17th May ‘11  (taken from my personal journal…)

I wonder if plants have a mind?
To me it seems very narrow minded of us to believe that only the higher forms of animal life possess what we normally refer to as a mind.
But if we were to think again about what ‘having a mind’ means, then perhaps we could see a little further…

My current understanding of ‘mind’ is that it is not the thinking part of a person, but that it is the hidden driver, it is the impetus, behind everything that we do (but in my definition, this is not the same as ‘spirit).
The body is simply a biomechanical machine that is under the direct control of the person within.
Admittedly, there are many, many automatic functions that go on all the time with no input from the conscious mind. However, each of those functions occurs again and again, as and when required due to an awareness of purpose, even if a particular organ has no self-awareness (although I might argue that there is self awareness because the conscious mind inhabits the same physical body as those automatic functions. And my feeling is that ‘mind’ extends throughout the physical body; it doesn’t only reside behind the eyes.)

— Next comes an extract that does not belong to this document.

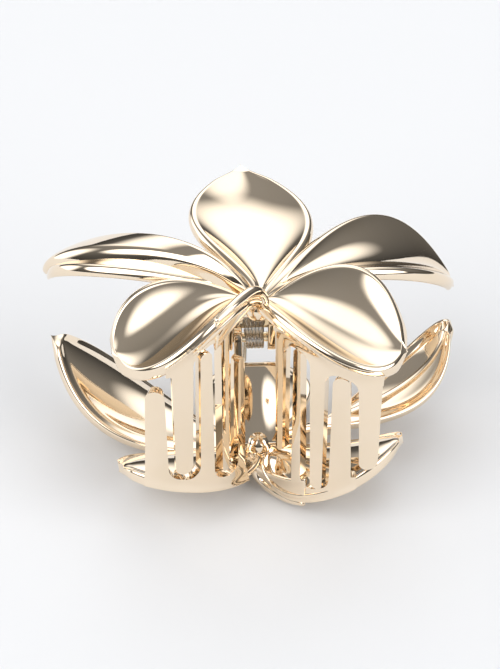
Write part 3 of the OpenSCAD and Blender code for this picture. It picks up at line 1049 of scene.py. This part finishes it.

Obviously we have a greater capacity to affect the world around us than a plant has, but this is because we have an active, analytical, brain capable of anticipation and forethought, and a body that, unlike a plant, allows us to transplant physical entities from their place of origin to another of our bidding.

The ‘mind’ behind this is what I might refer to as our inherent nature. It is the part of us that has an awareness of purpose, but no awareness of self.
I would argue that it is the conscious part of our being that has awareness of self, but that there is this other, deeper, more primeval part of our being, that defines our nature and drives us toward what we naturally strive for.

But for human’s, all too often the thinking part gets in the way of real personal development. So many people strive to be what others have told them they should be.

The biggest mistake that any of us can make is to believe what other people say about us. – Madonna

In terms of a plant (or any other living thing that we traditionally think of as having no mind), the mind within, would be it’s impetus to develop towards what that type of plant always becomes.

An acorn always grows to an oak tree.
A poppy seed always grows into a poppy.
A seed from an apple always grows to an apple tree.

But what drives this predictable outcome?  It is really simple biology?  Or is it more than that?

There is a developing feeling deep within me, (see also 9th Jan ’09) that it is more than simply the measurable parts of the physical world. That there is something intangible that makes it happen… otherwise a seed would just rest on the ground until the next mouse came along and ate it up!

All this has just made me remember what Steve Newell (friend and Christian pastor) suspects I am looking for, i.e. ‘The nature of nature.’
I think he’s right.

And this is what I see as the essence of Tao.
This, to me, is what came before the invention of God. It is greater than God.

‘Love’ as described in a typically Christian way has all the hallmarks of an origin that is greater than that which can be projected by an individual. I can’t help but think that it is very similar in traits to Tao. But, that Tao doesn’t care, it merely provides the life force that can be used or not.

If ‘love’ cares for us, then that implies that it has an awareness of sorts, perhaps even an intelligence?  This is where it fails to work for me.